A paper designed for oven use won’t behave the same way as one made for wrapping, even if they look almost identical sitting side by side on the shelf.
I’ve made that mistake before, and it’s a frustrating one.
Knowing the difference helps explain why these specialized products exist and why using the right one genuinely matters for consistent, stress-free cooking.
The Makers Behind Your Kitchen Paper
The papers you use in your kitchen every day are the result of specialized production processes carried out by manufacturers focused on converting and printing paper materials.
These companies take base paper and adapt it into products built for specific uses, from baking and wrapping to carrying fresh bread home.
One example worth knowing about is Carccu®, a Finnish manufacturer of paper-based materials for food preparation and packaging.
Their range includes baking papers made for oven use, greaseproof papers for wrapping foods like sandwiches, burgers, and cheese, and paper bags commonly used in bakery and takeout settings.
These are products that show up in both home kitchens and food retail environments.
Production practices play an important role here too.
Carccu operates within established frameworks for fiber sourcing and environmental management, including the FSC® Chain of Custody and PEFC Chain of Custody systems and the ISO 14001 standard.
In printing, the use of water-based inks suitable for food-contact materials is part of their overall process.
Flexographic printing allows designs to be applied directly to paper surfaces without adding separate material layers.

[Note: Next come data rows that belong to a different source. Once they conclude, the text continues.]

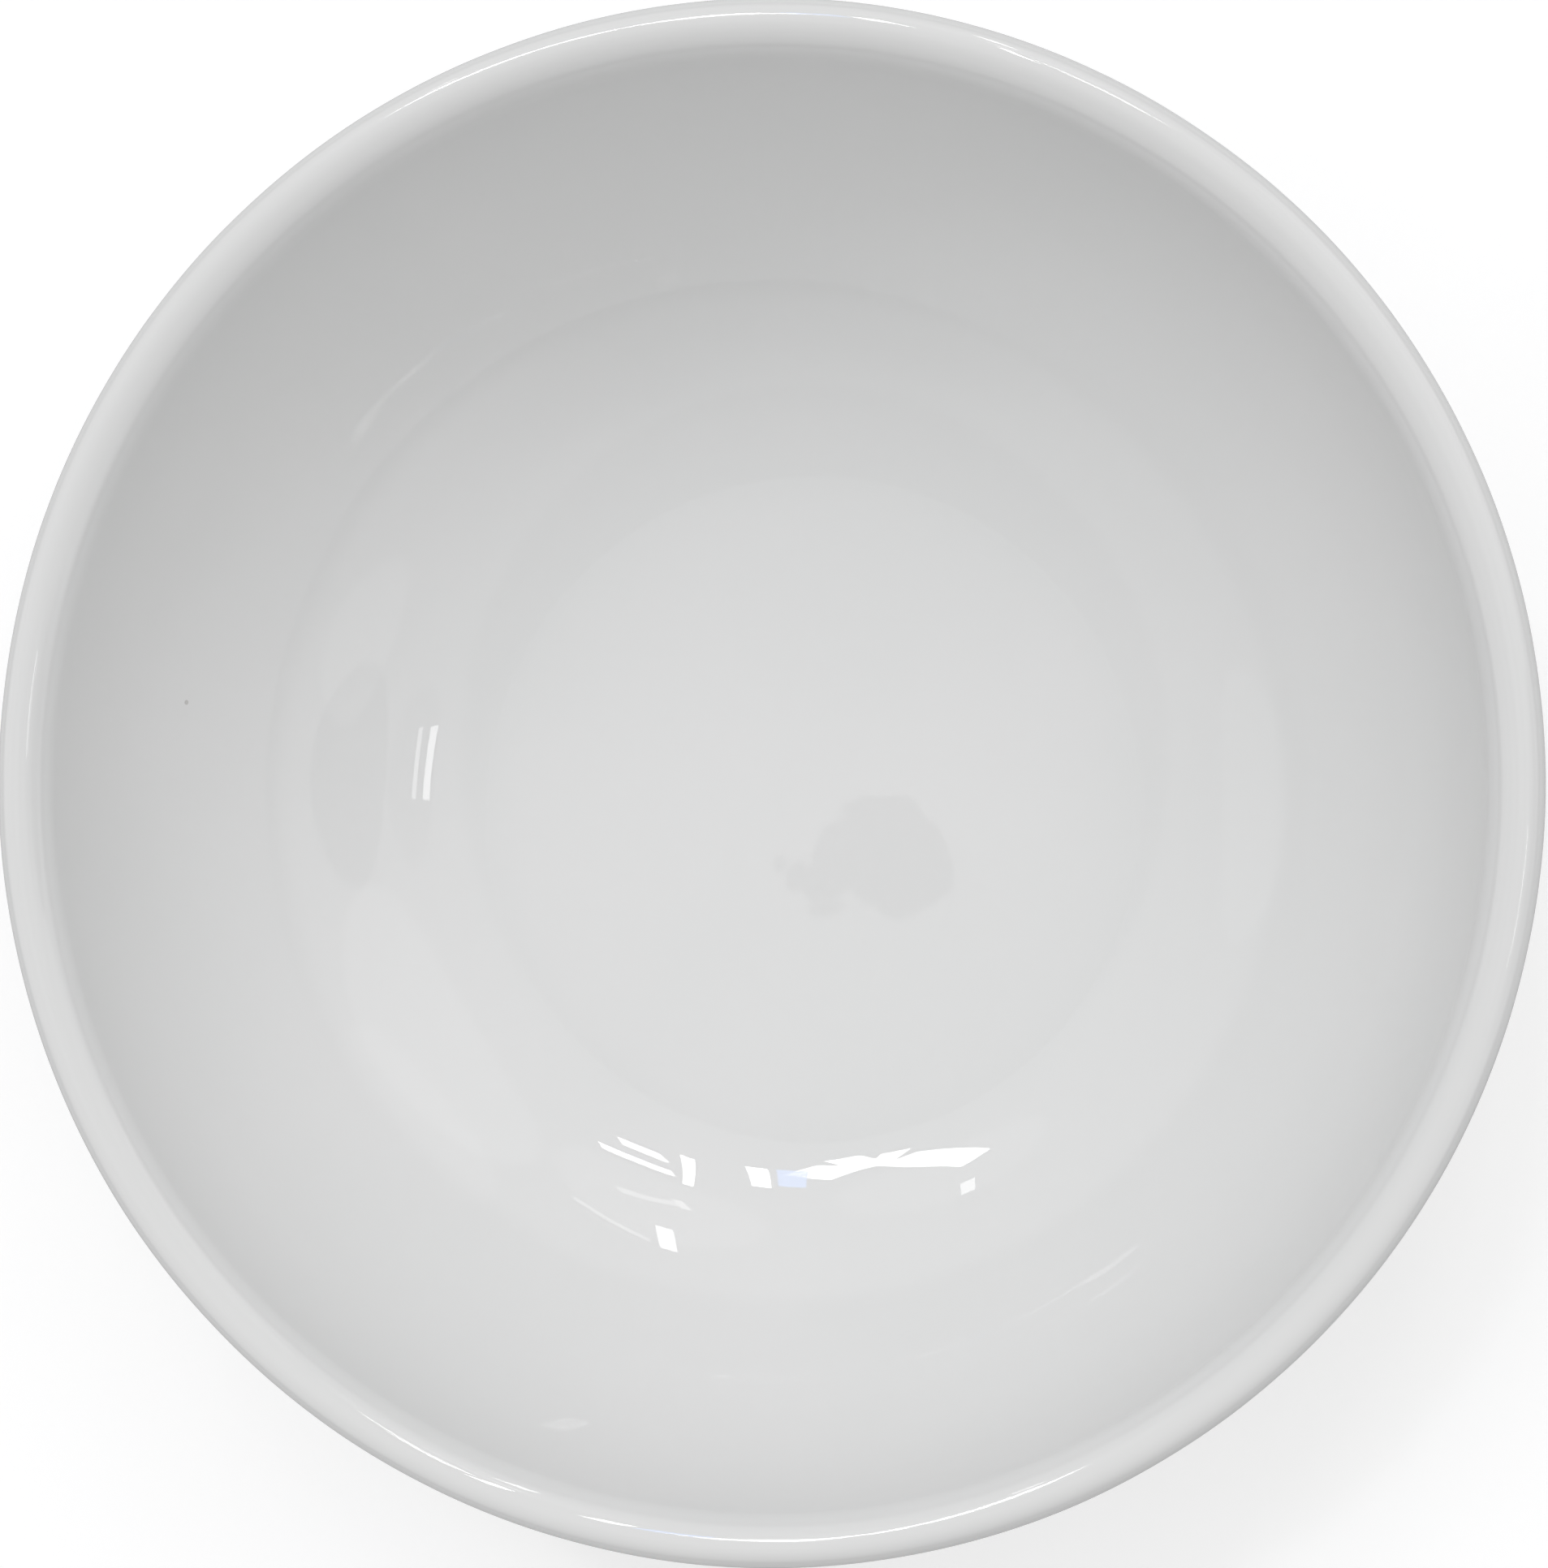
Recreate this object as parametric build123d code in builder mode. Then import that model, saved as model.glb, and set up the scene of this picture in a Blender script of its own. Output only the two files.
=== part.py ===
from build123d import *

import os
from math import cos, radians, sin

# Flat-bottomed porcelain evaporating dish, 100 mm across the rim.
#
# A one-piece fired body carries two fused coats of clear glaze.  The main coat covers the inside, the
# rim and the outside down to the foot.  A second coat covers the underside, inside the foot ring.  The
# foot ring itself stays bare, because the dish stands on it in the kiln.
#
# Frame: millimetres, +Z up the axis of revolution, origin on the bench at the middle of the foot ring.
# Every outline is drawn as (radius, height) in the XZ plane and turned about Z.

# Driving dimensions of the glazed dish
rim_diameter = 100.0
foot_height = 2.2  # bench to the glazed underside of the base
base_thickness = 3.4  # glazed underside to glazed well floor
rim_outer_round = 1.4
rim_inner_round = 2.2
outer_wall_slope = 80.0  # degrees from level, just under the rim
glaze_thickness = 0.25

# Inside of the bare body, from the flat well outwards: slopes are degrees from level
well_corner_radius = 24.3  # where the flat well meets the wall
well_fillet = 2.0
well_edge_slope = 9.0
lower_wall_radius = 22.7
belly_slope = 40.5  # where the lower wall's curve hands over to the upper wall's
inner_wall_slope = 83.0  # just under the rim

# Foot ring of the bare body
foot_outer_radius = 26.2
foot_inner_radius = 23.2
foot_taper = 0.6  # how far each side of the ring leans in over its height
foot_edge_round = 0.5
foot_outer_fillet = 1.6
recess_fillet = 0.8
outer_wall_foot_height = 2.3  # where the outer wall runs into the foot ring
glaze_line = 0.9  # height at which both coats stop on the foot ring

# Heights and radii of the body, under its glaze
body_underside = foot_height + glaze_thickness
body_well_floor = foot_height + base_thickness - glaze_thickness
body_inner_round = rim_inner_round - glaze_thickness
body_outer_round = rim_outer_round - glaze_thickness
foot_top_radius = foot_outer_radius + foot_taper
recess_radius = foot_inner_radius - foot_taper

# The upper wall's curve fills the gap that is left between the belly and the rim's inner round
rim_crest_radius = rim_diameter / 2 - rim_outer_round
wall_top_radius = rim_crest_radius - body_inner_round * sin(radians(inner_wall_slope))
lower_wall_sines = sin(radians(belly_slope)) - sin(radians(well_edge_slope))
upper_wall_sines = sin(radians(inner_wall_slope)) - sin(radians(belly_slope))
belly_radius = well_corner_radius + lower_wall_radius * lower_wall_sines
upper_wall_radius = (wall_top_radius - belly_radius) / upper_wall_sines

# Where two stretches of the body's outline meet, and the fillet between them
corner_rounds = {
    (well_corner_radius, body_well_floor): well_fillet,
    (foot_top_radius, outer_wall_foot_height): foot_outer_fillet,
    (foot_outer_radius, 0): foot_edge_round,
    (foot_inner_radius, 0): foot_edge_round,
    (recess_radius, body_underside): recess_fillet,
}

# Section of the body: well, inner wall, rim, outer wall, foot ring, recess
with BuildSketch(Plane.XZ) as body_section:
    with BuildLine():
        well = Line((0, body_well_floor), (well_corner_radius, body_well_floor))
        up_the_wall = (cos(radians(well_edge_slope)), sin(radians(well_edge_slope)))
        lower_wall = JernArc(well @ 1, up_the_wall, lower_wall_radius, belly_slope - well_edge_slope)
        upper_turn = inner_wall_slope - belly_slope
        upper_wall = JernArc(lower_wall @ 1, lower_wall % 1, upper_wall_radius, upper_turn)
        inner_rim = JernArc(upper_wall @ 1, upper_wall % 1, body_inner_round, -inner_wall_slope)
        outer_rim = JernArc(inner_rim @ 1, inner_rim % 1, body_outer_round, outer_wall_slope - 180)
        outer_wall = TangentArc(
            outer_rim @ 1,
            (foot_top_radius, outer_wall_foot_height),
            tangent=outer_rim % 1,
        )
        Polyline(
            outer_wall @ 1,
            (foot_outer_radius, 0),
            (foot_inner_radius, 0),
            (recess_radius, body_underside),
            (0, body_underside),
            well @ 0,
        )
    make_face()
    for corner, corner_round in corner_rounds.items():
        fillet(body_section.vertices().sort_by_distance(corner)[0], corner_round)

# Section of both coats: one glaze thickness all round the body, above the glaze line
with BuildSketch(Plane.XZ) as glaze_section:
    add(body_section.sketch_local)
    offset(amount=glaze_thickness)
    add(body_section.sketch_local, mode=Mode.SUBTRACT)
    with Locations((0, glaze_line)):
        Rectangle(rim_diameter, rim_diameter, align=Align.MIN, mode=Mode.INTERSECT)
underside_face, main_face = glaze_section.sketch.faces().sort_by(SortBy.AREA)

# Fired porcelain body, bare on the foot ring
with BuildPart() as dish_body:
    add(body_section.sketch)
    revolve(axis=Axis.Z)
dish_body.part.label = "dish_body"

# Glaze over the inside, the rim and the outer wall
with BuildPart() as glaze_coat:
    add(main_face)
    revolve(axis=Axis.Z)
glaze_coat.part.label = "glaze_coat"

# Glaze in the recess under the base
with BuildPart() as underside_glaze:
    add(underside_face)
    revolve(axis=Axis.Z)
underside_glaze.part.label = "underside_glaze"

os.makedirs("parts", exist_ok=True)
for piece in (dish_body, glaze_coat, underside_glaze):
    export_step(piece.part, f"parts/{piece.part.label}.step")
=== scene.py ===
"""Looks for the porcelain evaporating dish: its two coats of glaze, its bare body, and a white studio.

Lengths in this script are millimetres, turned into Blender's metres where a mesh, lamp or camera is
made.  The dish is a body of revolution, so every surface starts as one outline of (radius, height)
points with outward normals.  The small unevenness of the glaze is then added along those normals.
"""

import math

import bmesh
import bpy
import numpy as np
from mathutils import Matrix, Vector, noise


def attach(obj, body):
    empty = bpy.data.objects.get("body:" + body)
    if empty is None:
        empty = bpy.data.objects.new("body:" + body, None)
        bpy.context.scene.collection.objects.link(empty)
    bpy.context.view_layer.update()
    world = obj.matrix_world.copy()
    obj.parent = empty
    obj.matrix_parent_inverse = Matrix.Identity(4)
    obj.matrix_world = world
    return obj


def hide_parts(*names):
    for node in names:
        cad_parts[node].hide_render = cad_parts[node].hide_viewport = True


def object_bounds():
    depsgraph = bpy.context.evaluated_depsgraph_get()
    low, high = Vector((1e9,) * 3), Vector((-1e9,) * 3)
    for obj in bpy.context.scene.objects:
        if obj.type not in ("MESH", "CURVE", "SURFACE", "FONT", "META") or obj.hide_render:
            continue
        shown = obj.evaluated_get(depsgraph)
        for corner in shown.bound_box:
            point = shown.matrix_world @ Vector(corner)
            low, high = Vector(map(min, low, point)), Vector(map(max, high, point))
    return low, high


MM = 0.001
SEGMENTS = 480  # divisions of every turned surface round its axis
BACK_STEP = 6  # a coat's hidden back has one ring for this many points of its outline
BODY_STEP = 3  # the body has one ring for this many points of its outline under the main coat

# Dimensions of the dish that its box doesn't give
GLAZE = 0.25
FOOT_HEIGHT = 2.2
BASE_THICKNESS = 3.4
WELL_CORNER_RADIUS = 24.3
WELL_FILLET = 2.0
WELL_EDGE_SLOPE = 9.0  # degrees from level
LOWER_WALL_RADIUS = 22.7
BELLY_SLOPE = 40.5
INNER_WALL_SLOPE = 83.0
OUTER_WALL_SLOPE = 80.0
RIM_OUTER_ROUND = 1.4
RIM_INNER_ROUND = 2.2
FOOT_OUTER_RADIUS = 26.2
FOOT_INNER_RADIUS = 23.2
FOOT_TAPER = 0.6
FOOT_EDGE_ROUND = 0.5
FOOT_OUTER_FILLET = 1.6
RECESS_FILLET = 0.8
OUTER_WALL_FOOT_HEIGHT = 2.3
GLAZE_LINE = 0.9

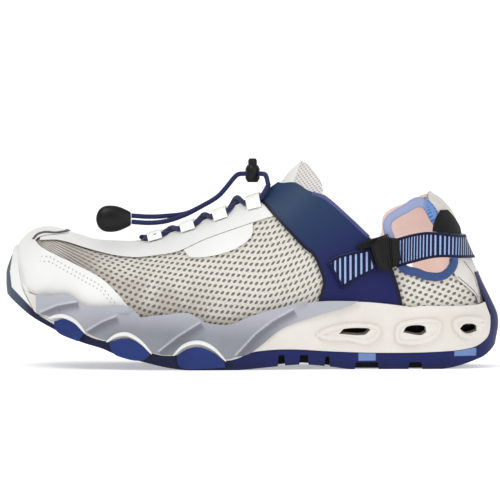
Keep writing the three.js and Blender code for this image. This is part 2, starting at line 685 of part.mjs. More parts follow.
const looks = {
  navyRubber: { color: 0x13256a, roughness: 0.75, metalness: 0 },
  foam: { color: 0xe6dfd5, roughness: 0.8, metalness: 0 },
  greyGuard: { color: 0xadb2bb, roughness: 0.5, metalness: 0 },
  mesh: { color: 0xdcd8d0, roughness: 0.9, metalness: 0 },
  white: { color: 0xf1f1ef, roughness: 0.5, metalness: 0 },
  pink: { color: 0xe9d0c6, roughness: 0.9, metalness: 0 },
  saddle: { color: 0x17316b, roughness: 0.55, metalness: 0 },
  roll: { color: 0x8c9cc6, roughness: 0.8, metalness: 0 },
  webbing: { color: 0x141a3c, roughness: 0.85, metalness: 0 },
  black: { color: 0x101114, roughness: 0.45, metalness: 0 },
};

const pieces = new THREE.Group();
const piece = (name, solid, look) => pieces.add(finish(solid, name, looks[look]));
piece('outsole', outsole(), 'navyRubber');
piece('midsole', midsole(), 'foam');
piece('side_guard_lateral', sideGuard(lateral), 'greyGuard');
piece('side_guard_medial', sideGuard(medial), 'greyGuard');
piece('insole', insole(), 'pink');
piece('upper', upper(), 'mesh');
piece('tongue', tongue(), 'mesh');
piece('toe_cap', overlay(toeCapOutline, both), 'white');
piece('eyestay', overlay(eyestayOutline, both, [toeCapOutline, saddleOutline]), 'white');
piece('saddle_lateral', overlay(saddleOutline, lateral, [lateralRing]), 'saddle');
piece('saddle_medial', overlay(saddleOutline, medial, [medialRing]), 'saddle');
piece('ring_lateral', ring(lateralRing, lateralHole, lateral), 'roll');
piece('ring_medial', ring(medialRing, medialHole, medial), 'roll');
piece('heel_counter', heelCounter(), 'white');
piece('heel_tab_lateral', heelTab(lateral), 'black');
piece('heel_tab_medial', heelTab(medial), 'black');
piece('side_label', sideLabel(), 'white');
piece('strap_front', strapFront(), 'webbing');
piece('strap_rear', strapRear(), 'webbing');
piece('buckle_socket', buckleHalf(socketOutline, buckleThickness), 'black');
piece('buckle_plug', buckleHalf(plugOutline, buckleThickness - buckleRidge), 'black');
loopPlaces.forEach((u, i) => {
  piece(`lace_loop_lateral_${i + 1}`, laceLoop(u, -1), 'white');
  piece(`lace_loop_medial_${i + 1}`, laceLoop(u, 1), 'white');
});
piece('lace_bars', laceBars(), 'webbing');

const cordPieces = new THREE.Group();
const cordPiece = (name, solid, look) => cordPieces.add(finish(solid, name, looks[look]));
cordPiece('cord_top_lateral', cordTop(-1), 'webbing');
cordPiece('cord_top_medial', cordTop(1), 'webbing');
cordPiece('cord_end_lateral', cordEnd(-1), 'webbing');
cordPiece('cord_end_medial', cordEnd(1), 'webbing');
cordPiece('cord_lock', cordLock(), 'black');
cordPiece('end_stop', endStop(), 'black');

// The origin is under the middle of the shoe without its free cords, on the floor
const middle = new THREE.Box3().setFromObject(pieces).getCenter(new THREE.Vector3());
const shoe = new THREE.Group();
shoe.add(pieces, cordPieces);
shoe.position.set(-middle.x, -middle.y, 0);

export default shoe;
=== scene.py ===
"""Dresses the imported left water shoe: sole, mesh upper, films, webbing, lace and buckle.

The shoe points its toe along -X and its lateral side along -Y, in metres.
"""
import logging
import math
from dataclasses import dataclass, field
from enum import Enum
from typing import Callable, NamedTuple, Sequence

import bmesh
import bpy
import numpy as np
from mathutils import Matrix, Vector
from mathutils.bvhtree import BVHTree


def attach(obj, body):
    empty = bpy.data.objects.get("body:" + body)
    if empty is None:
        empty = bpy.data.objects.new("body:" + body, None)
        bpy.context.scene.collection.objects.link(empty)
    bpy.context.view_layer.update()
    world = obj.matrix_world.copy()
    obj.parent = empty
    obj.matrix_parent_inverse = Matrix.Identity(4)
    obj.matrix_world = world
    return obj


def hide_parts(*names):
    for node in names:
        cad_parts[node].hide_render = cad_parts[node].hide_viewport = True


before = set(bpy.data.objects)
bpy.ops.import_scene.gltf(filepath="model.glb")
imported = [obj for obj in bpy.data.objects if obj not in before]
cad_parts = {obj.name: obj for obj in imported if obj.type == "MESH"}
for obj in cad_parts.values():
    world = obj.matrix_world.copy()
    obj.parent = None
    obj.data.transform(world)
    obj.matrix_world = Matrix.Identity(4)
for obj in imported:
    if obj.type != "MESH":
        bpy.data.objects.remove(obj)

log = logging.getLogger("water_shoe")
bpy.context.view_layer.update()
MM = 0.001

Outline = Sequence[tuple[float, float]]
Colour = tuple[float, float, float]


class Side(Enum):
    """Which side of the shoe a piece is on, by the sign of Y."""

    LATERAL = -1
    MEDIAL = 1
    BOTH = 0


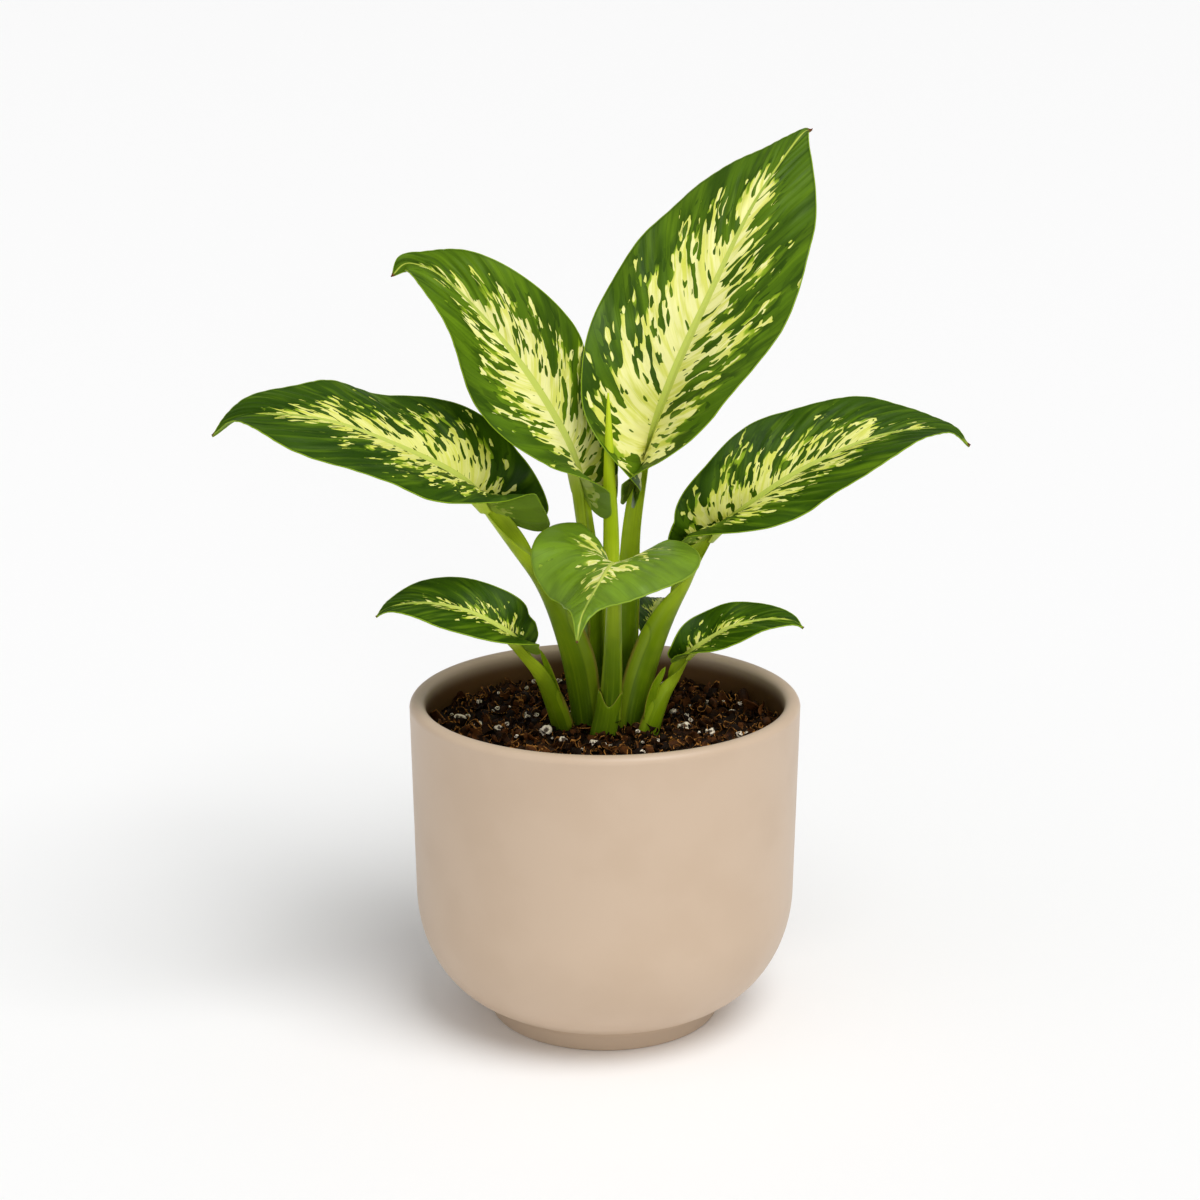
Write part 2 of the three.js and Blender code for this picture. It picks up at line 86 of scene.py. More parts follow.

That means the structure can stay fiber-based rather than combining paper with plastics, which supports handling within paper recycling systems depending on your local infrastructure.
These production details are rarely something you’d think about when you’re lining a baking tray or wrapping up a sandwich.
But they’re a big part of why the paper you reach for actually does its job, quietly and reliably, every time you cook.